God of War is my overall game of the year, I think. This game has it all, and is as close to a perfect video game as I have ever played. It's gorgeous. The story is compelling. The combat is the best I've ever experienced. It's deep and satisfying. Like Horizon: Zero Dawn last year, this game set out to make a AAA open world game with all the extraneous bullshit stripped out of it, and it succeeds in a huge way. The only activity I can think of in the entire game that feels disappointingly tacked on is the hidden Ravens, and even those are sort of compelling in their own way. This game is a masterpiece, and I mean than genuinely. It has the best moment of the year: part of the way through the game, after using the new axe for hours and hours and hours, Kratos goes home and picks up his old Blades of Chaos. It's a dramatic moment, filled with tension, and even not having played the previous God of War games, that moment was near pitch perfect, and the way it changes that game and adds variety and strategy to the rest of the game is just incredible and so well done. I have my issues with the story, but it was compelling all the way through, and the issues are relatively minor. If you have a PS4, play this game.
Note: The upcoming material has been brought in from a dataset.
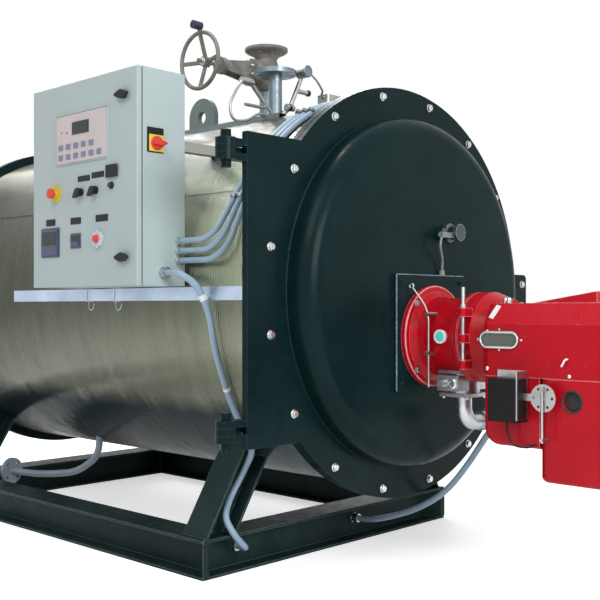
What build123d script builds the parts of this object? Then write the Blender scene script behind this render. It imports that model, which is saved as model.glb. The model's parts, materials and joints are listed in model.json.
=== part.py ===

I won't mention Forsaken. We have had (and continue to have) that particular discussion. I'll just say that I like it! It's good. Destiny is the best it's ever been right now.

Beyond games, some other cool stuff happened this year, too!

I attended my first bungie.org LAN, and I can't wait for the next one. I truly thank those of you that were there--it was the best weekend I had this year. Meeting some of the folks from here was an amazing experience, and an important one. I feel like I know many of you pretty well through our time playing Destiny, and through our posts here on the forum, but meeting in person provides a new perspective and does a lot to provide context and tone to posts here in a way that I didn't expect. Let's do it again soon!